| Direction |
From the line containing "obj.data.transform(world)" through the line containing "Socket = bpy.types.NodeSocket", retype each line exactly; include both end lines and nothing beyond them.

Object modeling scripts
· · · · · · ·

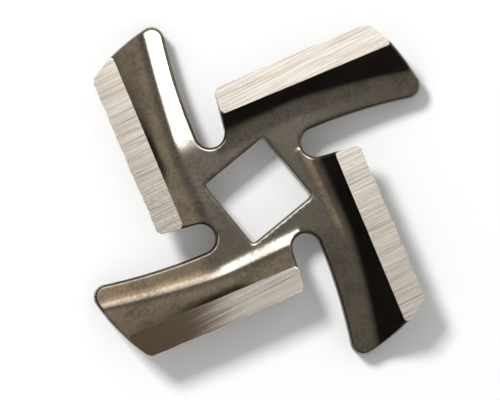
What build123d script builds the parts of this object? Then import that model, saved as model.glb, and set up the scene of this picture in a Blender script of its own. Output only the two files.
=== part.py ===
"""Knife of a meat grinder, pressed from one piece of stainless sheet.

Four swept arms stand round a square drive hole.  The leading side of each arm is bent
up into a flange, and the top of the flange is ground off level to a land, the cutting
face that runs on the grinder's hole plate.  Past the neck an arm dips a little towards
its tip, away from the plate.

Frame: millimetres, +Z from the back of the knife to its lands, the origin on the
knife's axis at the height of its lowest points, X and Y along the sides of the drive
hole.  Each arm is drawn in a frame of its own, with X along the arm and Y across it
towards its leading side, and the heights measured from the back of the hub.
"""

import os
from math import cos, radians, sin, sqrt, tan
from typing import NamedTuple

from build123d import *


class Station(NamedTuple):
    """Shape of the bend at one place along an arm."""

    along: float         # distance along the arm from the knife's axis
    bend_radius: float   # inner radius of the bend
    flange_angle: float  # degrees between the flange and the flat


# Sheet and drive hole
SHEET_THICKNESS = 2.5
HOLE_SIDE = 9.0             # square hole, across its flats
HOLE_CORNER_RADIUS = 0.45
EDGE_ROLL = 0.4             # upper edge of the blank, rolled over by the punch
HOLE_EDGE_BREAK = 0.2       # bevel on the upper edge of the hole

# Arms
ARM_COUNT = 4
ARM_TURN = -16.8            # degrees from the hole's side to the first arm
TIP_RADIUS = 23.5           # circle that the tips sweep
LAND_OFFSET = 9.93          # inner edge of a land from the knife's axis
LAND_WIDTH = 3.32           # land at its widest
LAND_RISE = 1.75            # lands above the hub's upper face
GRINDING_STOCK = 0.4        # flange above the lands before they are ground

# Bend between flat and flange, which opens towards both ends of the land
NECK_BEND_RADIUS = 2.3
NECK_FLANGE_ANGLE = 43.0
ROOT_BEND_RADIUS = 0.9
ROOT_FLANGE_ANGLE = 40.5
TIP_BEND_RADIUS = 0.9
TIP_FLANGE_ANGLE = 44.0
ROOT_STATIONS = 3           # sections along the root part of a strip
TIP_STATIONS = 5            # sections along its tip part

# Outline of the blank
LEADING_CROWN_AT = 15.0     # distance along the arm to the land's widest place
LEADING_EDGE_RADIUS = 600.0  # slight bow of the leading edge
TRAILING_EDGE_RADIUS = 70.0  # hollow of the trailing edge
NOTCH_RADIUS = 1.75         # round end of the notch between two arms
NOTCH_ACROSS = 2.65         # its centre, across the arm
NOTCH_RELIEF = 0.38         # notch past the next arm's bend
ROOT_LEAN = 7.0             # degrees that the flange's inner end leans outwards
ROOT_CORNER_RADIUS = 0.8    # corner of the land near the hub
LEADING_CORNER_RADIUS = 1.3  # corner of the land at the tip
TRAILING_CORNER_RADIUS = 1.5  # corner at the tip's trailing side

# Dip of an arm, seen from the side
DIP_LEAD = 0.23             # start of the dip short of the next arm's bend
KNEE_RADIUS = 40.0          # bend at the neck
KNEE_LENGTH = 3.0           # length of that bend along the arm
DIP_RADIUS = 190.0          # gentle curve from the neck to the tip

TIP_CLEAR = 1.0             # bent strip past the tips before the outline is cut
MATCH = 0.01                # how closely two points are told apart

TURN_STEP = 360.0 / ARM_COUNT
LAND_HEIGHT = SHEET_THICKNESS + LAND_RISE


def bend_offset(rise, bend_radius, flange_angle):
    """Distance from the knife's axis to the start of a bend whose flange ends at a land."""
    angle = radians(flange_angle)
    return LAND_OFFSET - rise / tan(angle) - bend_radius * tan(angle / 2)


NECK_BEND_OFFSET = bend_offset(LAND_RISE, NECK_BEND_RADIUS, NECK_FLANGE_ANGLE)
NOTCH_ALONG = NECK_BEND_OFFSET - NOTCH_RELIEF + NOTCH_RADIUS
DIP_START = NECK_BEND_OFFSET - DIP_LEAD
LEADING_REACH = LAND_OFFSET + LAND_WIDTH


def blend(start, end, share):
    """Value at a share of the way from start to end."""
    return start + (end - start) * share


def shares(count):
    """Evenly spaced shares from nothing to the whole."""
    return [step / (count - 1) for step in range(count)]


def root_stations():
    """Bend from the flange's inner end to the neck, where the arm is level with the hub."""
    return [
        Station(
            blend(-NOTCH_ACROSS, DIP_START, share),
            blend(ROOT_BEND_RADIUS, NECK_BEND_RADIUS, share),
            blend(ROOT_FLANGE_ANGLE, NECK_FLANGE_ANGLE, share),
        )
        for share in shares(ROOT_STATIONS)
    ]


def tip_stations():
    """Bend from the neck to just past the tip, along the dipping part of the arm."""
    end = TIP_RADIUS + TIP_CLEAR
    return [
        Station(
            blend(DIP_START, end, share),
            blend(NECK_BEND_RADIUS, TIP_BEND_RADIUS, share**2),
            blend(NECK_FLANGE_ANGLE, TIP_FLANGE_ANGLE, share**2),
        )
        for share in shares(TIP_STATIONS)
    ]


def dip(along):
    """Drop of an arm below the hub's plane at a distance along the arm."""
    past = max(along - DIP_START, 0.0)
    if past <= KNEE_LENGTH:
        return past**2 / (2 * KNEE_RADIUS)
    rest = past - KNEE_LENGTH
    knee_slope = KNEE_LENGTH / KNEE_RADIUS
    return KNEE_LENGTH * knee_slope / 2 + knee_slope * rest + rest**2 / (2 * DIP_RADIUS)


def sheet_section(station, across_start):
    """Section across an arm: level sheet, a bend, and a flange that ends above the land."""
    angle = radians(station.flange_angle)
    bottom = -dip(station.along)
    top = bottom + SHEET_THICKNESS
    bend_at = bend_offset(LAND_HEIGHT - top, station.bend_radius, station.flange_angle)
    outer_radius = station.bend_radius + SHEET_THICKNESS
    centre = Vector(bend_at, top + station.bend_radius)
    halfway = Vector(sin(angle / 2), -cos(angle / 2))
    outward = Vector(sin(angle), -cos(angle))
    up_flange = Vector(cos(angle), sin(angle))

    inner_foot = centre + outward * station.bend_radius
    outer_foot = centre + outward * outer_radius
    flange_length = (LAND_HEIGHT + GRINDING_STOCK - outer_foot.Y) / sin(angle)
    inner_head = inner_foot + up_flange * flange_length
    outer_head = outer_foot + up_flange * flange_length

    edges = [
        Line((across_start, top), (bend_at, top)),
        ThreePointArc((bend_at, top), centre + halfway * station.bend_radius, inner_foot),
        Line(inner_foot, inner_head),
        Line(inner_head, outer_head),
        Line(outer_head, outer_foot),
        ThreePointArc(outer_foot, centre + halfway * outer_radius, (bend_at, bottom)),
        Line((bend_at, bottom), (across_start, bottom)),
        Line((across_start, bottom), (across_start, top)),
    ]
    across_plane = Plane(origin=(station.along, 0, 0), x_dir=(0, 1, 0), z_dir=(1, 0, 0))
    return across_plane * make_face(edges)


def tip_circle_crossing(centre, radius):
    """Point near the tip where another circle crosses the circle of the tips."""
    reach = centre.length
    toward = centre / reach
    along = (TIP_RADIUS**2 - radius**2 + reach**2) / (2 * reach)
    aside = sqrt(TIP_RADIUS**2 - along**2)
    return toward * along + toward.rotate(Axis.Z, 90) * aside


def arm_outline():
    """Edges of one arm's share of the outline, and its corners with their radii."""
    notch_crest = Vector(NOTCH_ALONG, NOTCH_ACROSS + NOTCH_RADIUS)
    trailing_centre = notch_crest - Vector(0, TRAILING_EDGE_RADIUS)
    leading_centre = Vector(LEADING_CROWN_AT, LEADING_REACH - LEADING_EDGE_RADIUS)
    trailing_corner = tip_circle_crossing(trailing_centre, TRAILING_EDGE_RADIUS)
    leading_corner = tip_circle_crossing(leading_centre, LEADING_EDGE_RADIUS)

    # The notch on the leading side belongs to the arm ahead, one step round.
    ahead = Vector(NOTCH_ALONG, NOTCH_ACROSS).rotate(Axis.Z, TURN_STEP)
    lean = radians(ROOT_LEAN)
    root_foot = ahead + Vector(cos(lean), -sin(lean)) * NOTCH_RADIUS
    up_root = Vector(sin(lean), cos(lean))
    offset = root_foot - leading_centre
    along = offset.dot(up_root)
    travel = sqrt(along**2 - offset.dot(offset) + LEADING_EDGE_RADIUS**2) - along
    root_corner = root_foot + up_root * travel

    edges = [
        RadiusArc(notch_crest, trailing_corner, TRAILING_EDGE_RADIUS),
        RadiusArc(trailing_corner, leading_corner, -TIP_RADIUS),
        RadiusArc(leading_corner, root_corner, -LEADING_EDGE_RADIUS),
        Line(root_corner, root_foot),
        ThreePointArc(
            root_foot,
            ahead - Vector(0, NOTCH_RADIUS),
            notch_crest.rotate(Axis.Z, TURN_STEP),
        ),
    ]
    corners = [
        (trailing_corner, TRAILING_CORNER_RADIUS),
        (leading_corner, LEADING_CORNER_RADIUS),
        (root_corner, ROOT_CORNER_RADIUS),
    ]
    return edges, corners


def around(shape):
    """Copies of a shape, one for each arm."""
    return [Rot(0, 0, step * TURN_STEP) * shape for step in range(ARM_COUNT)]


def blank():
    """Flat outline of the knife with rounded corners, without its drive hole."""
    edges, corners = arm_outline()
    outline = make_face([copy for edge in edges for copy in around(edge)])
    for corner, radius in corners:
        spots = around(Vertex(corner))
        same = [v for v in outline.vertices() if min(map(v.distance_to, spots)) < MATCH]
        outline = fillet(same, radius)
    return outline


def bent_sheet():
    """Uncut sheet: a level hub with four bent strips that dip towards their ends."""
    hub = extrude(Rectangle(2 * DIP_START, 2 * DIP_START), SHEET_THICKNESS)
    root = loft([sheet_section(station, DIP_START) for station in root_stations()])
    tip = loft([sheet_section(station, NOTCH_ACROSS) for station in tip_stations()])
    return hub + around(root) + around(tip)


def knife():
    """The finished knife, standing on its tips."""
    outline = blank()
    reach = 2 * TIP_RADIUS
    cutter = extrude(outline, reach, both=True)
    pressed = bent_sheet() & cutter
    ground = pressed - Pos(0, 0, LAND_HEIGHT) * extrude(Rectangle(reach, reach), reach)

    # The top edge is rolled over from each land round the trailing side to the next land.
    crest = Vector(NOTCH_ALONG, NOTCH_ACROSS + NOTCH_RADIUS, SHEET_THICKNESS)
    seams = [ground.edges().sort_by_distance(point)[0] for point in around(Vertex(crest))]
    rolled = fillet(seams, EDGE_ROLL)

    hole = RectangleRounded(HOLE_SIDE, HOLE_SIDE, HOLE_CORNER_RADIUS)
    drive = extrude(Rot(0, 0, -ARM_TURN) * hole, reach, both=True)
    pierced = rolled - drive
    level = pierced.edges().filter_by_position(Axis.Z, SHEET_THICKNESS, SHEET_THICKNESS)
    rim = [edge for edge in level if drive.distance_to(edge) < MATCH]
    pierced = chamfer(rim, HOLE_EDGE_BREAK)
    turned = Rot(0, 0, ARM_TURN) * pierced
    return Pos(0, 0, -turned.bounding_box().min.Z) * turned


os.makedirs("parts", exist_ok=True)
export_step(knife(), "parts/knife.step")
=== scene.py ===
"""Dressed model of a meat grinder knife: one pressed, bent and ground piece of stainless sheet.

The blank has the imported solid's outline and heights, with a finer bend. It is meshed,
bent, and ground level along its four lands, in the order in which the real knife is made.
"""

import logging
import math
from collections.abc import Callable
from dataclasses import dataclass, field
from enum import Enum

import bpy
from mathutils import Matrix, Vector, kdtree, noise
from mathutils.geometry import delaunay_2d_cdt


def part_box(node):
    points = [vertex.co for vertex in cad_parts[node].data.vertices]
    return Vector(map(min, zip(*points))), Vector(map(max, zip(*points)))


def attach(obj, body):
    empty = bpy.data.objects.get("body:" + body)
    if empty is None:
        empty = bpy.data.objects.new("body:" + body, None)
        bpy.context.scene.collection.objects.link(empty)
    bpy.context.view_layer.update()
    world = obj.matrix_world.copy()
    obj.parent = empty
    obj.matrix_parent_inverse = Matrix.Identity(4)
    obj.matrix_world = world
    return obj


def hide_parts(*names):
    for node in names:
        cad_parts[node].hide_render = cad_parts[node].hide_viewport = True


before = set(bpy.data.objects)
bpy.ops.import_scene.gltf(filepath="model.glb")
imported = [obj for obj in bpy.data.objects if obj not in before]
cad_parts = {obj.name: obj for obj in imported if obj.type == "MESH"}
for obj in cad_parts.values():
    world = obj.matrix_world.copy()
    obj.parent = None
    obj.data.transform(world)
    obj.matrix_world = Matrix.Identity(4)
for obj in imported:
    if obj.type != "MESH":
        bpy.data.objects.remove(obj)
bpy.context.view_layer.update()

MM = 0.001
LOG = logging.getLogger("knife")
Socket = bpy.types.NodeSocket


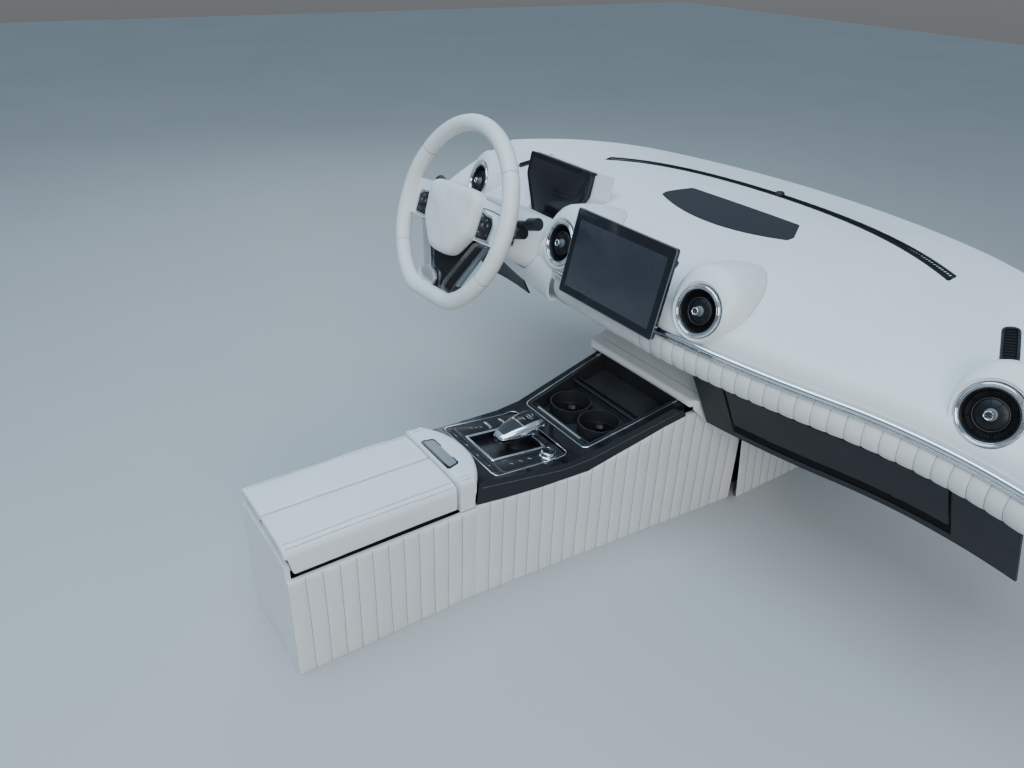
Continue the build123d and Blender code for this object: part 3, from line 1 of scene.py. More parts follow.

· · · · · · ·

| Solution to the exercise |
    obj.data.transform(world)
    obj.matrix_world = Matrix.Identity(4)
for obj in imported:
    if obj.type != "MESH":
        bpy.data.objects.remove(obj)
bpy.context.view_layer.update()

MM = 0.001
LOG = logging.getLogger("knife")
Socket = bpy.types.NodeSocket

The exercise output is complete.